Но в действительности, господа, я мог бы сказать, что неудобства испытывал сам пожиратель огня: он должен был пожирать птиц, поскольку это была его пи­ща, — однако этот «огнеглотатель» подчас испытывал большие неприятности, нежели те, другие, оказывав­шиеся у него в брюхе. Огненные птицы устремлялись вниз в порыве блаженства; но ихтиозавру было не­приятно, так как в его животе, внутри него, возника­ла электризация всех видов. И под влиянием этого поедания огня и этой электризации, которая возни­кала в его чудовищном желудке, заполнявшем почти всего ихтиозавра — сам ихтиозавр не имел почти ни­чего под своей внешней оболочкой, а был главным об­разом вместилищем чудовищного желудка, — итак, под воздействием указанного влияния ихтиозавр становился все слабее и слабее. Это продолжалось достаточно долго — ведь рыбья природа очень вы­нослива; я недавно говорил о природе человека, но и рыбья природа, в данном случае ихтиозавр, могла, конечно, перенести многое. Но, тем не менее, он мало-по­малу становился все более и более слабым. Состояние слабости проявлялось у него по-разному. Его глаза светились уже не так сильно. Птиц не так сильно влек­ло к нему. И пища доставалась ему все труднее. Все больше и больше возникали у него боли и нарушения в животе. Что же означало все это? Ведь в этом мире все что-нибудь да значит.

Видите ли, в то время как эти ихтиозавры разви­вались на Земле и пожирали огонь, а затем перевари­вали его в своем желудке, сам желудок преображался: он, в конце концов, переставал быть нормальным желудком. И, наконец, дело доходило до того, что все эти ихтиозавры принимали другой облик. Они трансформировали себя.

Современная естественная наука скажет вам толь­ко одно: когда-то были другие животные, и они измени­лись. Это не лучше, чем когда человеку говорят: когда-то Господь Бог спустился вниз, взял кусок земли и слепил из него Адама. Первое утверждение столь же понятно, сколь и второе (то есть ничего не объясняет по существу — примеч. перев.).

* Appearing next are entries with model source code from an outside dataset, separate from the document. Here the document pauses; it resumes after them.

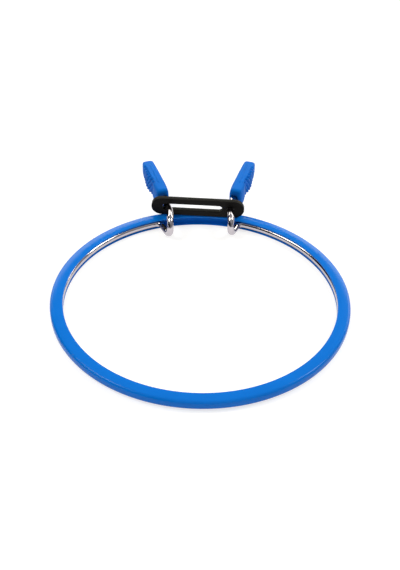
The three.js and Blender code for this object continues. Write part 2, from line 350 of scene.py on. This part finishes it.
steel_shader = add_node(tree, "ShaderNodeBsdfPrincipled", {
    "Base Color": linear(chrome_colour), "Metallic": 1.0, "Roughness": rough.outputs["Result"],
    "Normal": bump.outputs["Normal"]})
tree.links.new(steel_shader.outputs["BSDF"], output.inputs["Surface"])

tree, given, result = new_tree("draw_wire_along_path",
                               {"Diameter": "NodeSocketFloat", "Sides": "NodeSocketInt"})
length = add_node(tree, "GeometryNodeSplineParameter").outputs["Length"]
path = add_node(tree, "GeometryNodeStoreNamedAttribute",
                {"Geometry": given.outputs["Geometry"], "Name": "along", "Value": length},
                data_type="FLOAT", domain="POINT")
radius = add_node(tree, "ShaderNodeMath", {0: given.outputs["Diameter"], 1: 0.5},
                  operation="MULTIPLY").outputs[0]
circle = add_node(tree, "GeometryNodeCurvePrimitiveCircle",
                  {"Radius": radius, "Resolution": given.outputs["Sides"]})
share = add_node(tree, "GeometryNodeSplineParameter").outputs["Factor"]
profile = add_node(tree, "GeometryNodeStoreNamedAttribute",
                   {"Geometry": circle.outputs["Curve"], "Name": "around", "Value": share},
                   data_type="FLOAT", domain="POINT")
swept = add_node(tree, "GeometryNodeCurveToMesh", {
    "Curve": path.outputs["Geometry"], "Profile Curve": profile.outputs["Geometry"], "Fill Caps": True})
end_tree(tree, swept.outputs["Mesh"], plated_steel, result)

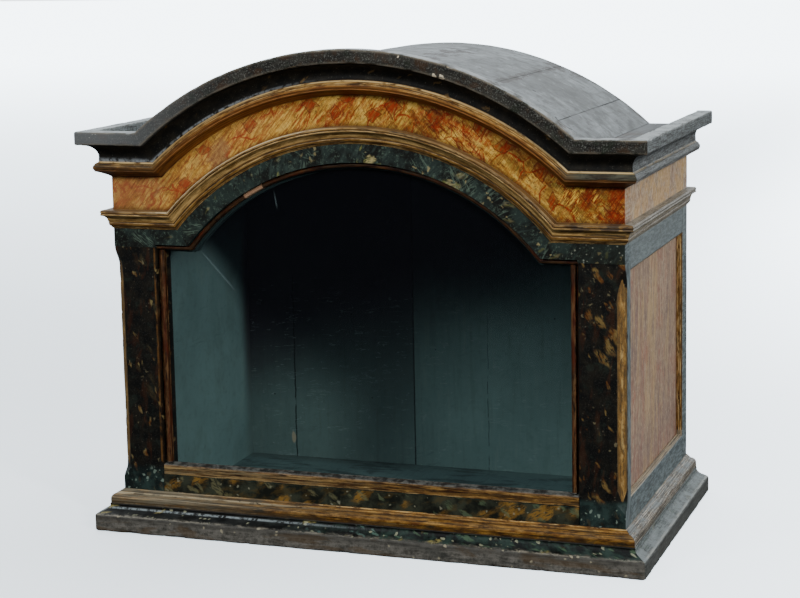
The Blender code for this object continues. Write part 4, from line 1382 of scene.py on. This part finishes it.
def plinthSection():
    # slab, cove, half-round bead and a small stepped fillet
    top = plinth["top"]
    bead = plinth["bead"]
    points = [(0.3, 0)] + arcPoints((plinth["reach"], plinth["foot"]), plinth["foot"], -90, 0, 4)
    points += arcPoints((plinth["reach"] - 1, plinth["slab"]), plinth["slabRound"], 0, 80, 5)
    points += arcPoints((33.5, plinth["ledge"]), plinth["cove"], 250, 185, 12)
    points += [(2 * bead + 2, plinth["ledge"]), (2 * bead, plinth["ledge"] + 0.4)]
    points += arcPoints((bead, plinth["ledge"] + bead), bead, 0, 90, 14)
    points += [(6, top - 5.6), (5.4, top - 3.2), (3, top - 2.8), (1.6, top - 0.4), (0.3, top)]
    return closeRing(scaledPoints(points), 1.5 * mm, onWall)


def architraveSection():
    # an ovolo below, a hollow over it and a fillet on top; the grooves are its quirks
    foot, top, reach = architrave["foot"], architrave["top"], architrave["reach"]
    points = [(0.3, foot)] + arcPoints((-2.2, foot + 10.5), architrave["ovolo"], -66, 0, 9)
    points += arcPoints((reach, foot + 11), architrave["cove"], 172, 96, 10)
    points += [(reach, architrave["fillet"]), (reach, top - 2), (reach - 1.8, top - 0.2), (0.3, top)]
    quirks = ((foot + 3.2, 1.0, 1.0), (foot + 9.6, 0.9, 1.0), (foot + 23.6, 1.2, 1.0))
    return closeRing(scaledPoints(points), 0.75 * mm, onWall, 2, quirks)


def bedSection():
    # a gilded torus, and the wide dark cove that carries the corona
    foot, top, reach = bed["foot"], bed["top"], bed["reach"]
    points = [(0.3, foot), (4, foot + 2.8), (12.5, foot + 7)]
    points += arcPoints((12.7, foot + 15), bed["torus"], -42, 78, 14)
    points += arcPoints((reach - 0.3, top - 19.2), bed["cove"], 180, 90, 16)
    points += [(reach, top), (0.3, top)]
    quirks = ((foot + 11.4, 1.0, 1.1), (foot + 19.4, 0.8, 1.0), (foot + 25.4, 0.7, 0.9))
    return closeRing(scaledPoints(points), 0.95 * mm, onWall, 2, quirks)


def coronaSection():
    low, top, reach, back = corona["low"], corona["top"], corona["reach"], corona["back"]
    points = [(back, low)] + arcPoints((reach, low + corona["round"]), corona["round"], -90, 0, 3)
    points += arcPoints((reach, top - corona["round"]), corona["round"], 0, 90, 3)
    return closeRing(scaledPoints(points + [(back + 1, top), (back, top - 1)]),
                     1.6 * mm, lambda point: False, 1)


def makeMouldings():
    heights = {key: (case[key + "Foot"], case[key + "Top"]) for key in ("architrave", "bed", "corona")}
    slabWear = {**wearOf(*plinth["wear"]), "Corner": plinth["corner"] * mm,
                "Corner Height": plinth["cornerHeight"] * mm}
    onAllSides("plinth", "plinth_moulding_", "plinth_paint", plinthSection(), slabWear, plinthPaint())
    onAllSides("architrave", "architrave_moulding_", "worn_gilding", architraveSection(),
               wearOf(*architrave["wear"]), architravePaint(), heights["architrave"], arch["architrave"])
    onAllSides("bed", "bed_moulding_", "worn_gilding", bedSection(),
               wearOf(*bed["wear"]), bedPaint(), heights["bed"], arch["bed"])
    onAllSides("corona", "corona_", "dark_paint", coronaSection(),
               wearOf(*corona["wear"]), coronaPaint(), heights["corona"], arch["corona"])
    print("mouldings laid")


beads = {"back": 13.7, "front": 4.0, "quirk": 3.5, "width": 11.7, "headWidth": 7.7, "headDrop": 24.3,
         "sillHeight": 18.7}


def halfRound(low, high):
    middle = (low + high) / 2
    crown = arcPoints((middle, beads["front"] + 4), ((high - low) / 2, 4), 180, 360, 10)
    return [(-deep, across) for across, deep in crown]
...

Однако то, что я сообщаю вам сейчас, вы можете хорошо понять. Ведь благодаря тому, что ихтиозавры и плезиозавры пожирали драконообразных птиц, весь их внутренний организм трансформировался, и они ста­новились другими животными. Эти изменения происхо­дили также благодаря тому, что Земля вращалась все быстрее и быстрее — еще не так быстро, как в настоя­щее время, но быстрее, чем прежде, когда она была со­всем неповоротливой. Кроме того, из воздуха выпадало все больше и больше веществ, которые были бы вредны для более поздних существ. От этих веществ атмосфе­ра очистилась благодаря самой Земле. Все вещества, содержащие серу, были удалены благодаря самой Зем­ле. Воздух становился все чище и чище, он становился хотя и не таким, как сегодня, но уже значительно чище, чем раньше. Только в более позднем состоянии воздух стал своего рода водяным воздухом, проникнулся во­дяными парами, туманом. До этого, раньше, воздух был чище, так как был горячее. Позднее он охладил­ся и стал страшно затуманенным. Над Землей был сплошной туман, который никогда не прекращался, он не прекращался и под воздействием Солнца. Над Землей постоянно находился слой тумана. Ил тоже постепенно становился плотнее, и начали выкристал­лизовываться более поздние камни. Ил стал плотнее, он еще был. Внизу находилась плотная масса, затем — все более жидкая масса, коричнево-зеленая илистая масса, а сверху был пронизанный туманом воздух.